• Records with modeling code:
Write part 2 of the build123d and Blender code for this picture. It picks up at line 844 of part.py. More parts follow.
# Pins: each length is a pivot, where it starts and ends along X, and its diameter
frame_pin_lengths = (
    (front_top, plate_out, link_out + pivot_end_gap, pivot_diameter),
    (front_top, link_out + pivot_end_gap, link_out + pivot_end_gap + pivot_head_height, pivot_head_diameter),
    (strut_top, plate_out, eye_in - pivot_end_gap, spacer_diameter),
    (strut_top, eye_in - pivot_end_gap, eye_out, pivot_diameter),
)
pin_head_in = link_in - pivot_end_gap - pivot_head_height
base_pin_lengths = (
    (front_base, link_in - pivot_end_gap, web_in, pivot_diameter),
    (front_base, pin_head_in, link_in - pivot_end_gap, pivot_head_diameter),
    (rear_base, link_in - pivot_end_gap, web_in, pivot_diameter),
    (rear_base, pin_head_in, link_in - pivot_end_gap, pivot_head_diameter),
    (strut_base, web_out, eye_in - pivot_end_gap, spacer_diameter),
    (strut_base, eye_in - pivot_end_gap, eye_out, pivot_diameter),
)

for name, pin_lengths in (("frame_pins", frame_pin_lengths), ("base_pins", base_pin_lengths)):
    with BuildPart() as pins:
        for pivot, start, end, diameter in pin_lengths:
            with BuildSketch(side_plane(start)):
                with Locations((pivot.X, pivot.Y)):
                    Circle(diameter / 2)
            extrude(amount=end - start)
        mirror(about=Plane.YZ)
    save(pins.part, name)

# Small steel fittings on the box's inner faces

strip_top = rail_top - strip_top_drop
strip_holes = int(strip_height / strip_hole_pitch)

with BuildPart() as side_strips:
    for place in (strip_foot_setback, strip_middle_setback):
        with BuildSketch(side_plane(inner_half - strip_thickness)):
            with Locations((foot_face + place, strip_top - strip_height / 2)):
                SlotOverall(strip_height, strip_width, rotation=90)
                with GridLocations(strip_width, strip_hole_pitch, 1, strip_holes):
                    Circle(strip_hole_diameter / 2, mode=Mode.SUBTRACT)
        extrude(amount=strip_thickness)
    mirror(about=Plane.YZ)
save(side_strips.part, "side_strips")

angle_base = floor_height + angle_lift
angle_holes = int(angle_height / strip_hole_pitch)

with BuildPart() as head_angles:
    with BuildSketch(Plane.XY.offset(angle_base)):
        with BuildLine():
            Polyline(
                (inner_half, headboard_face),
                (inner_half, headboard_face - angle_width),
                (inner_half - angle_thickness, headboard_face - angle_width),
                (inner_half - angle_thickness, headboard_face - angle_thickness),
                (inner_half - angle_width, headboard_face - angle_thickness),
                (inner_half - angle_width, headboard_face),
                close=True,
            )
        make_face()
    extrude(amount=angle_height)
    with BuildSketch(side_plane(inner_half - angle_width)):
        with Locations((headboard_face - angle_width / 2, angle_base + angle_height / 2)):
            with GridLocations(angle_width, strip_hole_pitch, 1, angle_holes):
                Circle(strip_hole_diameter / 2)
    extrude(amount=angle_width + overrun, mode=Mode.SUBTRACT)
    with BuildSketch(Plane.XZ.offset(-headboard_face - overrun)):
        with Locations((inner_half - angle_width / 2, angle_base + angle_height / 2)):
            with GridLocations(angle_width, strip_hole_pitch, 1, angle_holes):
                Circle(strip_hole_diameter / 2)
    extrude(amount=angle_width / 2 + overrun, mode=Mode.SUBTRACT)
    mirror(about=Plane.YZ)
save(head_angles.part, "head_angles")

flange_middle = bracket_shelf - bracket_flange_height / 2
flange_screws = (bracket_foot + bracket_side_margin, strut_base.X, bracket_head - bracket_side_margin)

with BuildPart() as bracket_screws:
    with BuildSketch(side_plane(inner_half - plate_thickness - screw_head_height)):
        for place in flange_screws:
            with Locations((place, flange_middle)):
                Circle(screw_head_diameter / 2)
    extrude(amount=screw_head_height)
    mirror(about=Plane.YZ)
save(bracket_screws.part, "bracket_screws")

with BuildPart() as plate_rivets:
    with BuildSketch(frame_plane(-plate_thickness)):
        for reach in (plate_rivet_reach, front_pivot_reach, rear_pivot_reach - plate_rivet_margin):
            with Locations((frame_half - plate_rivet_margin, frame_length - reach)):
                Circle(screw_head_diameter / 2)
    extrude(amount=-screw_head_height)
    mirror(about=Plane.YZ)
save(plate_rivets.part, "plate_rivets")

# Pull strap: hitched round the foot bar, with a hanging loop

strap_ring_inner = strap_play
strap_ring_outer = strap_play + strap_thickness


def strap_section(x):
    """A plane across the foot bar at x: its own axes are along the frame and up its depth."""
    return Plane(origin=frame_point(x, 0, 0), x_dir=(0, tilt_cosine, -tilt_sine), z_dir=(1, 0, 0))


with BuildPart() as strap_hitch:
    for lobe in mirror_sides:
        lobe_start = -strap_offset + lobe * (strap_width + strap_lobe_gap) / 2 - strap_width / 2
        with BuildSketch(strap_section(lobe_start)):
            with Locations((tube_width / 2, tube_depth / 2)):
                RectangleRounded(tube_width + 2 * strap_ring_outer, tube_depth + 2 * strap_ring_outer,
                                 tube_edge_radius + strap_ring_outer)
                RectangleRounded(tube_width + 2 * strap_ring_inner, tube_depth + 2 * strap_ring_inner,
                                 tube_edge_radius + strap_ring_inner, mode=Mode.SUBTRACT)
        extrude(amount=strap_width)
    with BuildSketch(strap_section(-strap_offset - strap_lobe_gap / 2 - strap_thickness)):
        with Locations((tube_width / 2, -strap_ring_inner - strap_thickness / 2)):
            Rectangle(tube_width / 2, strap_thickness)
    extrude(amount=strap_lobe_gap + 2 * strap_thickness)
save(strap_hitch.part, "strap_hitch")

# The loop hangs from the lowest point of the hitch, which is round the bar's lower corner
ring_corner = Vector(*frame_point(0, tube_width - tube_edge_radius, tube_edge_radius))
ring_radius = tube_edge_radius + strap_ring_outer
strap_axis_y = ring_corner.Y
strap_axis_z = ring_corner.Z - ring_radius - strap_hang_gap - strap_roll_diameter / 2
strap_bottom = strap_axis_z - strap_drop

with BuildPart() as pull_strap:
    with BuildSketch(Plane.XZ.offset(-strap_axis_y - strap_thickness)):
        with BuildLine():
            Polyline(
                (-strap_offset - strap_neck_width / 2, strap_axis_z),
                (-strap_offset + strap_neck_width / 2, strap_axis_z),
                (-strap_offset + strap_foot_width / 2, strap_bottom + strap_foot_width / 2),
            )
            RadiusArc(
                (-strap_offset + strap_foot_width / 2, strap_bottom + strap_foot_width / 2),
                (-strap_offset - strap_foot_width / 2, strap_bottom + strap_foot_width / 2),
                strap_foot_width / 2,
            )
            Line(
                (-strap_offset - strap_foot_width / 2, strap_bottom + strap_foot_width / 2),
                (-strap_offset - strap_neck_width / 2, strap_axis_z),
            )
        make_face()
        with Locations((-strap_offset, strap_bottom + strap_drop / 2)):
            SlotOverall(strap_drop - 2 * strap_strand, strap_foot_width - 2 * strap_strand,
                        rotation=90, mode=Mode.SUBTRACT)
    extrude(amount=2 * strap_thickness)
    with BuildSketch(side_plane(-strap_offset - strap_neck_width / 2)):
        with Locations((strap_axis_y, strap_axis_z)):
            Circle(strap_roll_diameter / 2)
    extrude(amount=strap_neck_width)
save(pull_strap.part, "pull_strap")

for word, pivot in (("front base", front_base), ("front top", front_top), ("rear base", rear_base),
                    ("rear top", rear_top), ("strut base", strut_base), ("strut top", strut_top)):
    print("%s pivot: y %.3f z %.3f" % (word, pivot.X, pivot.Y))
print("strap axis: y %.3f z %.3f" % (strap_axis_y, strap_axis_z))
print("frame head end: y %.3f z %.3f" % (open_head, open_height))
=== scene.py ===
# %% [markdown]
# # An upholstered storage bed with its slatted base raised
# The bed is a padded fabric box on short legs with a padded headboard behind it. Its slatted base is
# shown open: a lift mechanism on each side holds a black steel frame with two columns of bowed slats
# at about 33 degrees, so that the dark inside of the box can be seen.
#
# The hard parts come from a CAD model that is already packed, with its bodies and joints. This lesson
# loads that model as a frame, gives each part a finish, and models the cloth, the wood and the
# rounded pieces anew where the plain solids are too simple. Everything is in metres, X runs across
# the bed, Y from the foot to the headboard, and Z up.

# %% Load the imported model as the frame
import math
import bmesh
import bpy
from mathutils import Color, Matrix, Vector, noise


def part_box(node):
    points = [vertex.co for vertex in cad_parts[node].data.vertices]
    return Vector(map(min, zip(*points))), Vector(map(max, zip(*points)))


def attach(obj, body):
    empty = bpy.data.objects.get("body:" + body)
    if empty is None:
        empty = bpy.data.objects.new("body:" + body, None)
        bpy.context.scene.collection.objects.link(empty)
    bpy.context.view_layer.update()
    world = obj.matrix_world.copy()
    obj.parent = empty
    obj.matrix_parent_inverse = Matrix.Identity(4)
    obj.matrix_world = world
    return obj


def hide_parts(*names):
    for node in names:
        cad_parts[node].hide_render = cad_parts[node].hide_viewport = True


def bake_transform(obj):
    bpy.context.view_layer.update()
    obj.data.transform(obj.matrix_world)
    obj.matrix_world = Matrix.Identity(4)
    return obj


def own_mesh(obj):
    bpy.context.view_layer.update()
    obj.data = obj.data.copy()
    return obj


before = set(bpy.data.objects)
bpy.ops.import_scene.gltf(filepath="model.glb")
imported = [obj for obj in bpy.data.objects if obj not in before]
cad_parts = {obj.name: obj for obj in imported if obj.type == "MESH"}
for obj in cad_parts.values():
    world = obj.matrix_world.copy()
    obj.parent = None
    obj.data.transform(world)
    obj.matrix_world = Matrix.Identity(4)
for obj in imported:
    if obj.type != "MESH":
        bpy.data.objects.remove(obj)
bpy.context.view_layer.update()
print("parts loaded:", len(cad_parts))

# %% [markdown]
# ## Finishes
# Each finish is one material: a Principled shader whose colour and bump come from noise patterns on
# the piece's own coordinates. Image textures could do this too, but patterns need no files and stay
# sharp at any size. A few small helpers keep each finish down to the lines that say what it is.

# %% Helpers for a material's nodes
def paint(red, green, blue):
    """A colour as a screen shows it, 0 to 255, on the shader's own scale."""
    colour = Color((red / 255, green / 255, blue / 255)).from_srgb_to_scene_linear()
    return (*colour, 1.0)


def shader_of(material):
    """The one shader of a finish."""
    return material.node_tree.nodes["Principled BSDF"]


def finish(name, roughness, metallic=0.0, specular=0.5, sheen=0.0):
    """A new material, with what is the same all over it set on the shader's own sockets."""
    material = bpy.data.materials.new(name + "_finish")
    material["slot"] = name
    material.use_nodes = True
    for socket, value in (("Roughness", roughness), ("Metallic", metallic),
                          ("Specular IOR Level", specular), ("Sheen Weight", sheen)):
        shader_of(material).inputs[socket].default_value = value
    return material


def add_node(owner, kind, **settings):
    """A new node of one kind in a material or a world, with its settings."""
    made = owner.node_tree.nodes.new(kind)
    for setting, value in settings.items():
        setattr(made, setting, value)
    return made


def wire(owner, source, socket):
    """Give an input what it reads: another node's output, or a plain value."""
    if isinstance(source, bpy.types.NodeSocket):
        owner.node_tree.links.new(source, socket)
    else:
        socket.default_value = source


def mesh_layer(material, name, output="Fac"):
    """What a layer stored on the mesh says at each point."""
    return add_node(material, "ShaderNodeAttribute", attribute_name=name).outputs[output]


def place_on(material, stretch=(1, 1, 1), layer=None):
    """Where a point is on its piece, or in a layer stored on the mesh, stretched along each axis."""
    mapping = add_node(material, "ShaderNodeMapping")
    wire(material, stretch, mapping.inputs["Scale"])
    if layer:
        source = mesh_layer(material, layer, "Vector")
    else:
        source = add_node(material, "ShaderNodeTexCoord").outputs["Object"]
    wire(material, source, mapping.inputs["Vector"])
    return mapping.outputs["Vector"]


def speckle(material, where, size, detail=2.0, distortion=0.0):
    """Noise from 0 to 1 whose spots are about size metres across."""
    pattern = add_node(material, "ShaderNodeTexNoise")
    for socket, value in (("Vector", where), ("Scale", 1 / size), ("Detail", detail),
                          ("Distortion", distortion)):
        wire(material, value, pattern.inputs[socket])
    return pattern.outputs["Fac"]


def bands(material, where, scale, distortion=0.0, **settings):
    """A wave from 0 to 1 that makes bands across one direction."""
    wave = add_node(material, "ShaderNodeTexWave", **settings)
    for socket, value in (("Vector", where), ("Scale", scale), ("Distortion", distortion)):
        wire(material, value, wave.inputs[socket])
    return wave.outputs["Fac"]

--

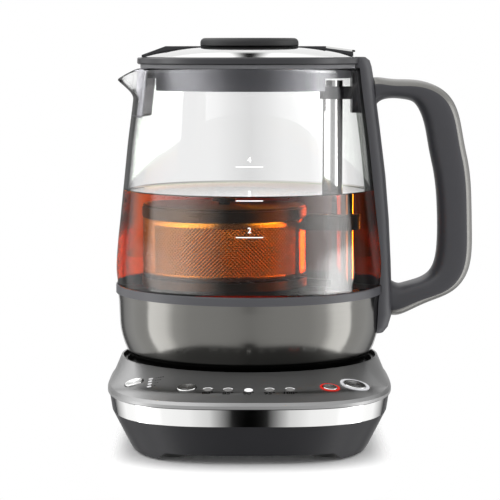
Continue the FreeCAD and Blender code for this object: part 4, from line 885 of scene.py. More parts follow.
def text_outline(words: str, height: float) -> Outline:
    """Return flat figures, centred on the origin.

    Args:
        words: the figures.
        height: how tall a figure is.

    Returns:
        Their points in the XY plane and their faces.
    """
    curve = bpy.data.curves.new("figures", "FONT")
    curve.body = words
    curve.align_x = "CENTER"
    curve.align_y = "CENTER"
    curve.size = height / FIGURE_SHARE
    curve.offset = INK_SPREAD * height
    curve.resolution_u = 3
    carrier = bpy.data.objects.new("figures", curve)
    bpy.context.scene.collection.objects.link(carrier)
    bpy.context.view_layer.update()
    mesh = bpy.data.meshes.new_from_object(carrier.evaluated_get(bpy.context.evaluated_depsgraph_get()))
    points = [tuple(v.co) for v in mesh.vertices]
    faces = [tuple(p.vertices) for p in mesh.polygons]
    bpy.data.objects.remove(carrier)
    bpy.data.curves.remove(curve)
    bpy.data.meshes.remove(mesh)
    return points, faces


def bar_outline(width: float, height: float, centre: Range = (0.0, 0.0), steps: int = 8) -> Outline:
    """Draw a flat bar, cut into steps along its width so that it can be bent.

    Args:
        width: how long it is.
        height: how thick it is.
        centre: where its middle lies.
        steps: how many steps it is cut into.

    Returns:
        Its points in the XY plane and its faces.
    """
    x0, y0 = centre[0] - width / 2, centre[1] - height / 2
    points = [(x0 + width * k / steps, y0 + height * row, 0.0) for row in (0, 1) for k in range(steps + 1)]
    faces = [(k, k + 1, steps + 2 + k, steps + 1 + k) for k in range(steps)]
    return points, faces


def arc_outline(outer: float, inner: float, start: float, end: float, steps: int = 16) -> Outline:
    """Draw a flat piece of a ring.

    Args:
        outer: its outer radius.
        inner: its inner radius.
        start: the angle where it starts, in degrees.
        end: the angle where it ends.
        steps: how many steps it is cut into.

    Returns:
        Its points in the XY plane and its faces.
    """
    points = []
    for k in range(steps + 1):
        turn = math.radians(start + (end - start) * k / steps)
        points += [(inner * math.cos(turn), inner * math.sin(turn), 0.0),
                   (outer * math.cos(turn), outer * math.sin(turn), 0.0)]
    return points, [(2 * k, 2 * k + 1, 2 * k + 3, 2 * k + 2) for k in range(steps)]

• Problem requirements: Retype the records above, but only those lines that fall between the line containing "for word, pivot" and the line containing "obj.parent = empty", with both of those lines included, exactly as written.

• Final answer:
for word, pivot in (("front base", front_base), ("front top", front_top), ("rear base", rear_base),
                    ("rear top", rear_top), ("strut base", strut_base), ("strut top", strut_top)):
    print("%s pivot: y %.3f z %.3f" % (word, pivot.X, pivot.Y))
print("strap axis: y %.3f z %.3f" % (strap_axis_y, strap_axis_z))
print("frame head end: y %.3f z %.3f" % (open_head, open_height))
=== scene.py ===
# %% [markdown]
# # An upholstered storage bed with its slatted base raised
# The bed is a padded fabric box on short legs with a padded headboard behind it. Its slatted base is
# shown open: a lift mechanism on each side holds a black steel frame with two columns of bowed slats
# at about 33 degrees, so that the dark inside of the box can be seen.
#
# The hard parts come from a CAD model that is already packed, with its bodies and joints. This lesson
# loads that model as a frame, gives each part a finish, and models the cloth, the wood and the
# rounded pieces anew where the plain solids are too simple. Everything is in metres, X runs across
# the bed, Y from the foot to the headboard, and Z up.

# %% Load the imported model as the frame
import math
import bmesh
import bpy
from mathutils import Color, Matrix, Vector, noise


def part_box(node):
    points = [vertex.co for vertex in cad_parts[node].data.vertices]
    return Vector(map(min, zip(*points))), Vector(map(max, zip(*points)))


def attach(obj, body):
    empty = bpy.data.objects.get("body:" + body)
    if empty is None:
        empty = bpy.data.objects.new("body:" + body, None)
        bpy.context.scene.collection.objects.link(empty)
    bpy.context.view_layer.update()
    world = obj.matrix_world.copy()
    obj.parent = empty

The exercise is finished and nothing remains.